A long-term (1948-2009) frontal data set was created with an objective method by using NCEP-NCAR (National Centers for Environmental Prediction-National Center for Atmospheric Research) reanalysis data. This method utilizes a gradient and a thermal front parameter (TFP) of a potential temperature and an equivalent potential temperature at 850 hPa (dθ, TFP(θ), and TFP(θe)). The TFP defined as the directional derivative of a gradient of a thermodynamic variable along its gradient is one of the measures of frontal intensity and is often used for objectively analyzing frontal positions on surface weather maps.
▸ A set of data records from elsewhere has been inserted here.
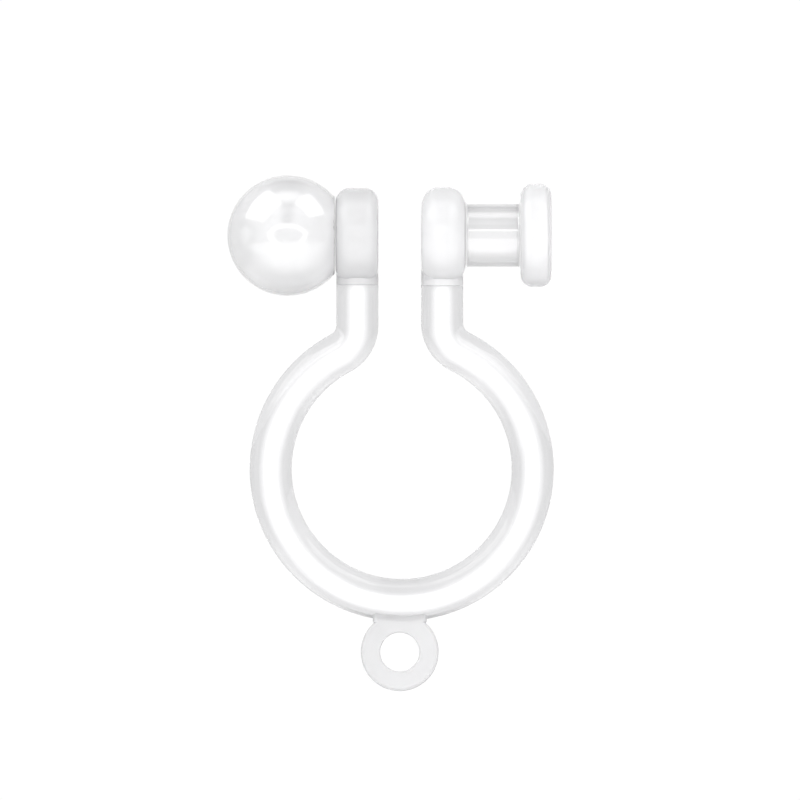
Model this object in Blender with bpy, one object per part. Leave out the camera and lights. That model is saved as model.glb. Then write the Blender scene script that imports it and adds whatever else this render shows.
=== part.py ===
"""A clip-on earring finding in clear resin, for an ear that isn't pierced.

A round wire is bent into a sprung hoop that is open at the top. Each end of it turns up into a neck
that carries a pad, and the ear lobe is gripped between the two pads. A ball sits on the front pad, a
post and an end disc stand out from the back pad, and a flat loop hangs under the hoop.

Blender 4.5, metres, +Z up. The origin is midway between the pads' gripping faces, on the axis that
the ball, pads, post and end disc share. X runs across the gap with the ball at -X, and Y runs along
the hoop's own axis.
"""

from math import asin, cos, pi, radians, sin, sqrt

import bmesh
import bpy
from mathutils import Matrix, Vector

# Grip
PAD_GAP = 0.001275
FRONT_PAD_DIAMETER = 0.00285
FRONT_PAD_THICKNESS = 0.00129
FRONT_PAD_ROUNDING = 0.00042
BACK_PAD_DIAMETER = 0.00291
BACK_PAD_THICKNESS = 0.00134
BACK_PAD_ROUNDING = 0.00056

# Sprung hoop
WIRE_DIAMETER = 0.00127
HOOP_OUTSIDE = 0.00914
HOOP_SHIFT = 0.00006  # the hoop's centre sits this far to the back of the pads' middle
BEND_RADIUS = 0.00096  # of the wire's centreline, where a neck turns out into the hoop
NECK_LENGTH = 0.0012  # straight wire under the pads, the mean of the two necks
NECK_SOCKET = 0.0003  # how far a neck rises round the pad's rim
SPRING_HALF_ANGLE = radians(38)  # of the part of the hoop, either side of its bottom, that flexes

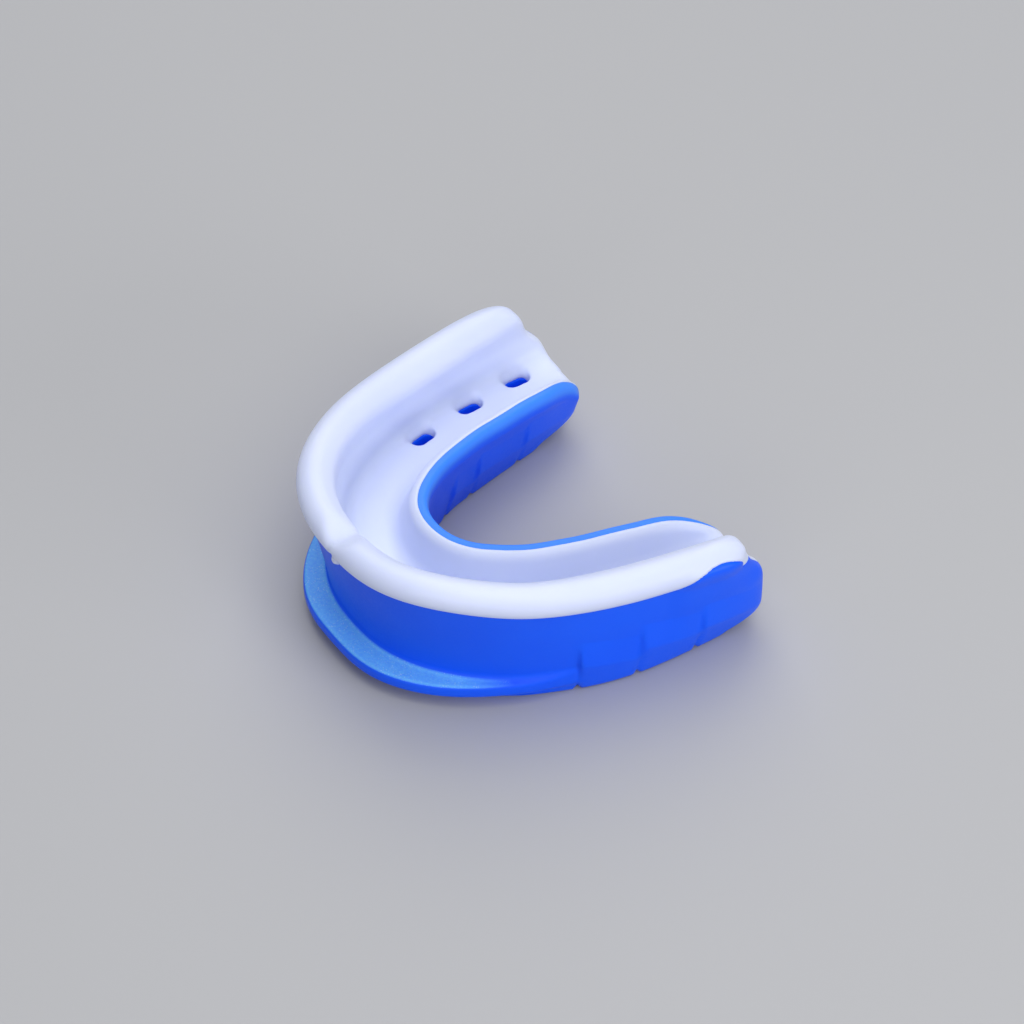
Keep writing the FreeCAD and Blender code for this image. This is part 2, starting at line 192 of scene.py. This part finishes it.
def parts(u, s, z):
    """Everything both mouldings are made from at points (u, s, z)."""
    p = look(u)
    x, y = p["bx"] + s * p["nx"], p["by"] + s * p["ny"]
    X = np.abs(x)
    sr, zr, R, sl, zl, sc, sb, so, si = (p[k] for k in ("sr", "zr", "R", "sl", "zl", "sc", "sb", "so", "si"))
    end = END_SIDE(np.maximum(y, 6.2), z)
    far = np.where(y > 6.2, end, -20.0)

    # grooves and bevelled pads of the tread
    gx, gy, ga = GROOVE_1
    c, n_ = math.cos(math.radians(ga)), math.sin(math.radians(ga))
    d1 = -n_ * (X - gx) + c * (y - gy)
    w12 = np.clip(d1 / np.maximum(d1 + (GROOVE_2 - y), 0.5), 0, 1)
    t2, t3 = ramp((y - GROOVE_2 + 0.3) / 0.6), ramp((y - GROOVE_3 + 0.3) / 0.6)
    w2, w3 = np.clip((y - GROOVE_2) / (GROOVE_3 - GROOVE_2), 0, 1), np.clip((y - GROOVE_3) / (ARM_END_Y - GROOVE_3), 0, 1)
    H = (5.9 - 1.6 * w12) * (1 - t2) + (6.4 - 1.5 * w2) * t2 * (1 - t3) + (6.3 - 1.6 * w3) * t3
    B = (0.80 - 0.35 * w12) * (1 - t2) + (0.95 - 0.45 * w2) * t2 * (1 - t3) + (0.95 - 0.45 * w3) * t3
    start = ramp((d1 + 0.3) / 0.6)
    dd = np.minimum(np.minimum(np.abs(d1) + np.where(y > 4, 9, 0), np.abs(y - GROOVE_2)), np.abs(y - GROOVE_3))
    v = np.maximum(0, 1 - np.sqrt(dd * dd + 0.01) / 0.62)
    v = np.where(s > -20, v, v)
    slot = 0.34 * v * ramp((H + 0.8 - z) / 3.5)

    # outer face of the wall, from the underside's edge to below the bead
    lap_on = ramp((y - 8.5) / 4.0)
    a0, a1 = sr + (0.62 + 0.24 * lap_on) * R, zr - (0.78 - 0.40 * lap_on) * R
    t = np.clip(z / a1, -0.2, 1.4)
    hollow = -0.55 * np.exp(-(u / 24.0) ** 2) + 0.12
    pad = np.maximum(start * smin(z / H, (H + 4.5 - z) / 4.5, 0.14), 0)
    base = so + 0.12 + 0.15 * ramp((np.abs(u) - 22) / 8)
    s_out = base + (a0 - base) * t + hollow * 4 * t * (1 - t) + B * pad - slot
    disc = np.hypot(s - sr, z - zr) - R

    # tongue-side face of the shell
    zt = zl - 2.4
    ti = np.clip(z / np.maximum(zt, 4.0), -0.2, 1.0)
    foot_in = si - 0.3 - 0.4 * ramp((31 - np.abs(u)) / 10)
    s_face = foot_in + (sl - LIP_BAND - foot_in) * ti
    s_in = s_face + 0.12 * 4 * ti * (1 - ti) - 0.7 * B * pad + 0.5 * slot

    # trough
    z_f = FLOOR_Z - 0.2 + 0.45 * np.clip((s - sb) / (sc - sb), -0.2, 1.2)
    top_w = np.maximum(zl - 0.5, 11.2)
    s_top = np.minimum(sl + 1.2, sb - 0.05)
    s_tw = sb + (s_top - sb) * (z - 9.9) / (top_w - 9.9)
    s_t = sc + (sr - 1.04 * R - sc) * np.clip((z - 10.6) / (zr - 0.2 * R - 10.6), -0.3, 1.0)
    foot = (s_tw - s) / np.sqrt(1 + ((s_top - sb) / (top_w - 9.9)) ** 2)
    void = smax(smax(foot, z_f - z, 2.2), s - s_t, 2.0)

    # interface between the mouldings: negative in the shell
    s_iw = np.where(z < UNDER_LINER_Z, sc + 0.9, sc + 0.9 + (sr + 0.62 * R - 1.75 - sc - 0.9) * np.clip((z - UNDER_LINER_Z) / (a1 - UNDER_LINER_Z), 0, 1.3))
    s_il = s_face + LIP_BAND - 0.12 + 0.04 * (zl - z)
    above = smax(smax(UNDER_LINER_Z - z, s_il - s, 0.5), s - s_iw, 0.5)

    mid = 0.5 * (sb + sc)
    top = np.maximum(zl - 0.03 + 0.12 * ramp((s - s_il + 0.1) / 0.5), z_f + 0.02)
    return dict(x=x, y=y, X=X, s=s, z=z, u=u, sr=sr, zr=zr, R=R, sl=sl, zl=zl, sc=sc, sb=sb, far=far, v=v, s_out=s_out, s_in=s_in, s_il=s_il, lap_on=lap_on,
                disc=disc, void=void, above=above, top=top, z_f=z_f, a1=a1, mid=mid, z_cut=cover_height(y))


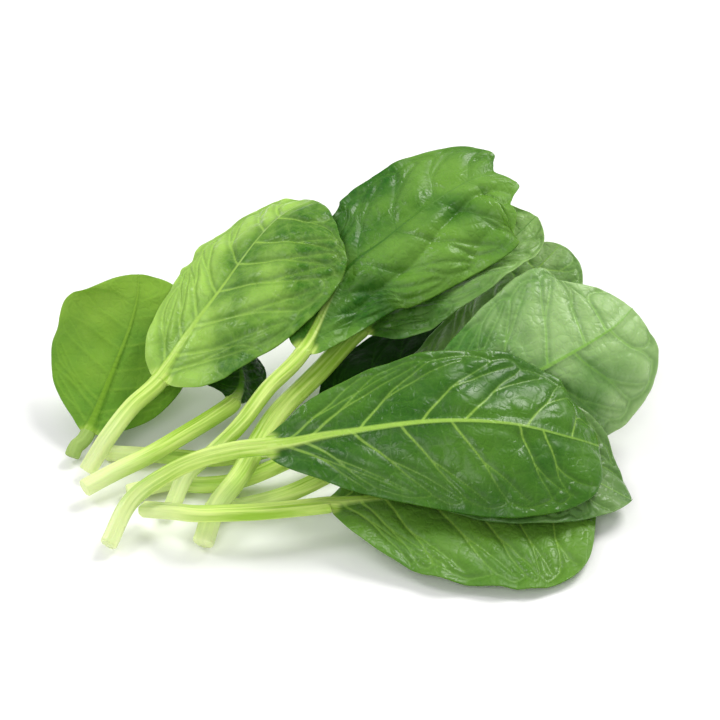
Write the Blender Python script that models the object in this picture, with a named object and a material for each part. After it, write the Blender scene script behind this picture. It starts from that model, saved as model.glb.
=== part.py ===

On the basis of the frontal data set, the average seasonal behavior of the frontal zone around Japan, its influence on the weather in mid-summer, and the seasonal march of the frontal zone during El Niño/La Niña events were examined. The main results are summarized in the following points: 1) The frontal data set generated under the conditions of dθ > 0.04 K (100 km)−1, TFP(θ) > 0.05 K (100 km)−2, and TFP(θe) > 0.69 K (100 km)−2 showed the strongest correlation to that compiled by counting the number of fronts on the surface weather maps around Japan. 2) Although the long-term frontal data set created in this study retained some differences in frequency, the seasonal march of the frontal zone was consistent with that created from fronts on the weather maps. 3) The relationship of interannual mid-summer variations (July 20-August 16) between the clear-sky ratio of Japan and the frontal zone and various mean characteristics of the Japanese climate during El Niño/La Niña events, most of which have been discussed in previous reports, were verified from the perspective of the variability in the frontal zone, which has not been clarified so far. These results of this work show that the frontal data set created herein has the advantage of being simple and objective and is useful for research on the detailed relationship in interannual variations between the regional climate around Japan and large-scale atmospheric conditions.